### Information supplied ###

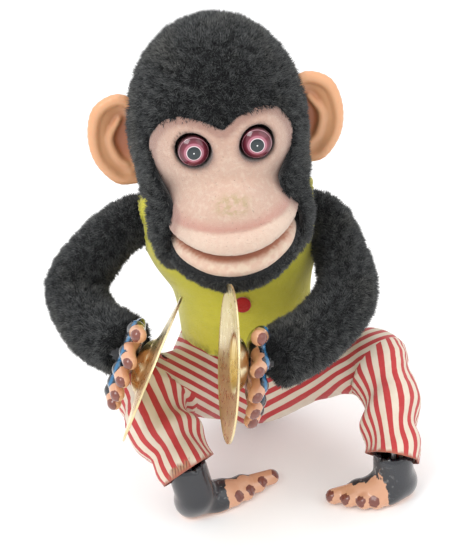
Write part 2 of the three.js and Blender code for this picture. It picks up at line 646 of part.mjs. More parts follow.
function yoke() {
  const holes = Object.values(SIDES).map((s) =>
    rod([s * LEVER_PIN_X, 0, -9], [s * LEVER_PIN_X, 0, 9], 2.2, 12))
  const crossbar = less(box([-19, -4.5, -0.8], [19, 4.5, 0.6]), ...holes)
  const leg = box([-4, -31, -0.8], [4, -4, 0.6])
  groups.shoulders.updateMatrix()
  const upper = moved(union([crossbar, leg]), groups.shoulders.matrix)
  const low = vec([0, -30, 0]).applyMatrix4(groups.shoulders.matrix)
  const strip = box([-4, low.y - 0.7, CRANK.z + 3], [4, low.y + 0.7, low.z + 1])
  const pad = less(
    box([-9, low.y - 0.7, CRANK.z - 5], [9, low.y + 0.7, CRANK.z + 5]),
    box([-6, low.y - 5, CRANK.z - 1.6], [6, low.y + 5, CRANK.z + 1.6])
  )
  add('drive_yoke', 'steel', union([upper, strip, pad]))
}

// ---------------------------------------------------------------- clockwork

// Arbor places as [x, z], each at its wheels' centre distance from the next.
function arbors() {
  const turn = (degrees) => THREE.MathUtils.degToRad(degrees)
  const centres = (a, b, module) => ((a + b) * module) / 2
  const crank = [CRANK.x, CRANK.z]
  const step = centres(SECOND.teeth, THIRD.pinion, SECOND.module)
  const second = [
    crank[0] + step * Math.cos(turn(SECOND.bearing)),
    crank[1] + step * Math.sin(turn(SECOND.bearing))
  ]
  const first = centres(GREAT.teeth, SECOND.pinion, GREAT.module)
  const great = [0, second[1] + Math.sqrt(first ** 2 - second[0] ** 2)]
  const last = centres(THIRD.teeth, FOURTH.pinion, THIRD.module)
  const fourth = [
    crank[0] + last * Math.cos(turn(FOURTH.bearing)),
    crank[1] + last * Math.sin(turn(FOURTH.bearing))
  ]
  return { great, second, crank, fourth }
}

// A spur gear of straight-sided teeth. "toward" is the direction of a tooth's middle, in radians.
function gear([x, z], teeth, module, y0, y1, toward) {
  const pitch = (teeth * module) / 2
  const [tip, root] = [pitch + 0.95 * module, pitch - 1.2 * module]
  const step = (2 * Math.PI) / teeth
  const points = []
  for (let i = 0; i < teeth; i++) {
    const middle = toward + i * step
    for (const [r, half] of [[root, 0.3], [tip, 0.12]]) {
      points.push([r, middle - half * step])
    }
    points.push([tip, middle + 0.12 * step], [root, middle + 0.3 * step])
  }
  return plateXZ(outline(points.map(([r, a]) => [x + r * Math.cos(a), z + r * Math.sin(a)])), y0, y1)
}

const bearing = (from, to) => Math.atan2(to[1] - from[1], to[0] - from[0])
// The tooth direction that puts a gap, not a tooth, on the line to the driving wheel.
const gapToward = (from, to, teeth) => bearing(from, to) + Math.PI / teeth
const arborAt = ([x, z], y0, y1, r = ARBOR_R) => rod([x, y0, z], [x, y1, z], r, 10)

// The two plates and the pillars between them.
function motorFrame() {
  const at = arbors()
  const holes = [
    arborAt(at.second, -20, 20, ARBOR_R + ARBOR_FIT),
    arborAt(at.crank, -20, 20, ARBOR_R + ARBOR_FIT),
    arborAt(at.fourth, -20, 20, ARBOR_R + ARBOR_FIT),
    rod([0, -20, at.great[1]], [0, 20, at.great[1]], WINDING_R + ARBOR_FIT, 16)
  ]
  const half = PLATE.width / 2
  for (const [name, y] of [['motor_front_plate', -PLATE_Y], ['motor_back_plate', PLATE_Y]]) {
    const edge = [[9, PLATE.bottom], [9, 46], [12, 50], [half, 62], [half, 96], [14, PLATE.top]]
    const sheet = outline([...edge, ...edge.map(([x, z]) => [-x, z]).reverse()])
    add(name, 'tin', less(plateXZ(sheet, y - PLATE.thick / 2, y + PLATE.thick / 2), ...holes))
  }
  const inside = PLATE_Y - PLATE.thick / 2 - 0.3
  const pillars = { upper_left: [-18, 98], upper_right: [18, 98], lower: [0, 36] }
  for (const [name, [x, z]] of Object.entries(pillars)) {
    add(`pillar_${name}`, 'steel', rod([x, -inside, z], [x, inside, z], 2.2, 10))
  }
}

const across = ([x, z], y0, y1, r, segments = 8) => rod([x, y0, z], [x, y1, z], r, segments)
// The point at a radius and angle from [x, z], in X and Z.
const around = ([x, z], r, angle) => [x + r * Math.cos(angle), z + r * Math.sin(angle)]

// Winding arbor, ratchet, great wheel and click; the great wheel runs loose on the arbor.
function winding() {
  const { great, second } = arbors()
  add('winding_arbor', 'steel', union([
    across(great, -PLATE_Y - 2, 52, WINDING_R, 14),
    across(great, -4.6, 5.6, WINDING_R + 0.6, 14)
  ]))
  const fit = across(great, -20, 20, WINDING_R + ARBOR_FIT, 16)
  const teeth = Array.from({ length: RATCHET.teeth }, (_, i) => (i / RATCHET.teeth) * 2 * Math.PI)
    .flatMap((angle) => [around(great, RATCHET.root, angle), around(great, RATCHET.tip, angle + 0.02)])
  add('ratchet_wheel', 'steel', less(plateXZ(outline(teeth), ...LAYER.ratchet), fit))

  const rim = gear(great, GREAT.teeth, GREAT.module, ...LAYER.great, bearing(great, second))
  const lightening = [0, 1, 2].map((i) =>
    across(around(great, 10.5, (i / 3) * 2 * Math.PI + 0.3), -20, 0, 3.2))
  const post = around(great, 11.5, CLICK_ANGLE)
  const pin = across(post, LAYER.great[0] + 0.9, LAYER.ratchet[1], 1)
  add('great_wheel', 'brass', union([less(rim, fit, ...lightening), pin]))
  const pawl = [[-2.4, -1.6], [2.2, -2.2], [2.2, 1.8], [-2.2, 2.2], [-7.4, -1.8], [-7.2, -2.6]]
  const plate = plateXZ(outline(pawl.map(([x, z]) => [post[0] + x, post[1] + z])), ...LAYER.click)
  add('click', 'steel', less(plate, across(post, -20, 0, 1.3)))
  add('mainspring', 'steel', mainspring(great))
}

// The second wheel, the crank's wheel with its pin, and the governor's fan.
function train() {
  const at = arbors()
  const end = PLATE_Y + 1.6
  add('second_wheel', 'brass', union([
    arborAt(at.second, -end, end),
    gear(at.second, SECOND.pinion, GREAT.module, -12, -9.4, gapToward(at.second, at.great, SECOND.pinion)),
    gear(at.second, SECOND.teeth, SECOND.module, -7.4, -6.2, bearing(at.second, at.crank))
  ]))
  const disc = -PLATE_Y - 3
  const pin = [CRANK.x, CRANK.z - CRANK.throw]
  add('crank_wheel', 'brass', union([
    arborAt(at.crank, disc, end),
    gear(at.crank, THIRD.pinion, SECOND.module, -8, -5.6, gapToward(at.crank, at.second, THIRD.pinion)),
    gear(at.crank, THIRD.teeth, THIRD.module, -3, -1.8, bearing(at.crank, at.fourth)),
    across(at.crank, disc, disc + 1.4, 5.6, 14),
    across(pin, disc - 1.2, disc + 1, 1.2)
  ]))
  const [fx, fz] = at.fourth
  add('governor_fan', 'brass', union([
    arborAt(at.fourth, -end, end),
    gear(at.fourth, FOURTH.pinion, THIRD.module, -3.8, -1, gapToward(at.fourth, at.crank, FOURTH.pinion)),
    box([fx - 5, 2, fz - 0.6], [fx + 5, 9, fz + 0.6])
  ]))
}

// A flat spiral of spring strip round the winding arbor.
function mainspring([x, z]) {
  const turns = 3
  const perTurn = 12
  const [inner, outer, strip] = [3.8, 11.8, 0.55]
  const edge = (offset) => Array.from({ length: turns * perTurn + 1 }, (_, i) => {
    const share = i / (turns * perTurn)
    const r = THREE.MathUtils.lerp(inner, outer, share) + offset
    const angle = share * turns * 2 * Math.PI
    return [x + r * Math.cos(angle), z + r * Math.sin(angle)]
  })
  return plateXZ(outline([...edge(strip), ...edge(0).reverse()]), -4.4, 5.4)
}

function key() {
  const z = windingZ()
  const wing = (s) => {
    const shape = new THREE.Shape()
    shape.absellipse(s * 10, 0, 9, 8, 0, 2 * Math.PI)
    const eye = new THREE.Path()
    eye.absellipse(s * 10, 0, 4.5, 4, 0, 2 * Math.PI)
    shape.holes.push(eye)
    const geometry = new THREE.ExtrudeGeometry(shape, { depth: 1.6, bevelEnabled: false, curveSegments: 7 })
    geometry.translate(0, 0, -0.8)
    return shifted(solid(geometry), 0, 57, z)
  }
  add('winding_key', 'steel', less(
    union([wing(-1), wing(1), rod([0, 41, z], [0, 60, z], 4.2, 12)]),
    rod([0, 30, z], [0, 53, z], WINDING_R + ARBOR_FIT, 14)
  ))
}

// ---------------------------------------------------------------- assembly

base()
torso()
trousers()
legs()
neck()
head()
eyes()
ears()
arms()
yoke()
motorFrame()
winding()
train()
key()

// The origin is the bottom centre of the whole toy's box.
toy.updateMatrixWorld(true)
const bounds = new THREE.Box3().setFromObject(toy, true)
const centre = bounds.getCenter(new THREE.Vector3())
toy.position.set(-centre.x, -centre.y, -bounds.min.z)

export default toy
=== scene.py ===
"""The looks of a sitting clockwork monkey that claps two cymbals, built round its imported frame.

Shapes are worked out in millimetres in the toy's own axes (x to the viewer's right, y away from the
viewer, z up, the origin under the shoulders) and to_frame() turns them into the frame's metres.
"left" and "right" are the viewer's.
"""
import json
import math
from functools import partial

import bmesh
import bpy
import numpy as np
from mathutils import Matrix, Vector


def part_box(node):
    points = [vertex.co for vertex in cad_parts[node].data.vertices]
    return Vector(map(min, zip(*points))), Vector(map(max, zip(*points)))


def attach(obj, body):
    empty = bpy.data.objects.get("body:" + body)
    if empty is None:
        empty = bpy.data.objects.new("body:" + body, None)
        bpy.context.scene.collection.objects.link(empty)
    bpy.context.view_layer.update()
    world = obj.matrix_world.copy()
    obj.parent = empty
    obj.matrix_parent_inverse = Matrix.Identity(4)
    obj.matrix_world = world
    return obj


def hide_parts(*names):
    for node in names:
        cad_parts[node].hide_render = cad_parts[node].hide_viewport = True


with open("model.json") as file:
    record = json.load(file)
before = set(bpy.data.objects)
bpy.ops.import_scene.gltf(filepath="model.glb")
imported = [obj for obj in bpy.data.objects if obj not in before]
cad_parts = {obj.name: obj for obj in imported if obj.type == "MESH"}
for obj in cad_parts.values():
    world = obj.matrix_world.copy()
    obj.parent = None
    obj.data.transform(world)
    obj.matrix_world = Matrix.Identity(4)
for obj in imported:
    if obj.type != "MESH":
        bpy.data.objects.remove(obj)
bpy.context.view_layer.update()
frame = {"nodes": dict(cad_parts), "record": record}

# ---- where the toy stands

MM = 0.001
SHOULDER_Z = 148
joints = {joint["name"]: joint for joint in frame["record"]["behaviour"]["joints"]}
pivots = [np.array(joints[name]["pos_m"]) for name in ("left_arm_swing", "right_arm_swing")]
ORIGIN = sum(pivots) / 2 - np.array([0, 0, SHOULDER_Z * MM])
SIDES = {"left": -1, "right": 1}
PILE = 3.4  # how far the plush stands off its backing
HEAD_TUFTS, CHIN_TUFTS, ARM_TUFTS = 60000, 22000, 62000  # HEAD_TUFTS twice: the crown, then the cheeks
LEAN = (0, 0, -0.15)  # how the tufts droop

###

_Task goal_
Reproduce nothing but the lines from the line containing "before = set(bpy.data.objects)" to the last line of the data, each exactly as written.

_The solution_
before = set(bpy.data.objects)
bpy.ops.import_scene.gltf(filepath="model.glb")
imported = [obj for obj in bpy.data.objects if obj not in before]
cad_parts = {obj.name: obj for obj in imported if obj.type == "MESH"}
for obj in cad_parts.values():
    world = obj.matrix_world.copy()
    obj.parent = None
    obj.data.transform(world)
    obj.matrix_world = Matrix.Identity(4)
for obj in imported:
    if obj.type != "MESH":
        bpy.data.objects.remove(obj)
bpy.context.view_layer.update()
frame = {"nodes": dict(cad_parts), "record": record}

# ---- where the toy stands

MM = 0.001
SHOULDER_Z = 148
joints = {joint["name"]: joint for joint in frame["record"]["behaviour"]["joints"]}
pivots = [np.array(joints[name]["pos_m"]) for name in ("left_arm_swing", "right_arm_swing")]
ORIGIN = sum(pivots) / 2 - np.array([0, 0, SHOULDER_Z * MM])
SIDES = {"left": -1, "right": 1}
PILE = 3.4  # how far the plush stands off its backing
HEAD_TUFTS, CHIN_TUFTS, ARM_TUFTS = 60000, 22000, 62000  # HEAD_TUFTS twice: the crown, then the cheeks
LEAN = (0, 0, -0.15)  # how the tufts droop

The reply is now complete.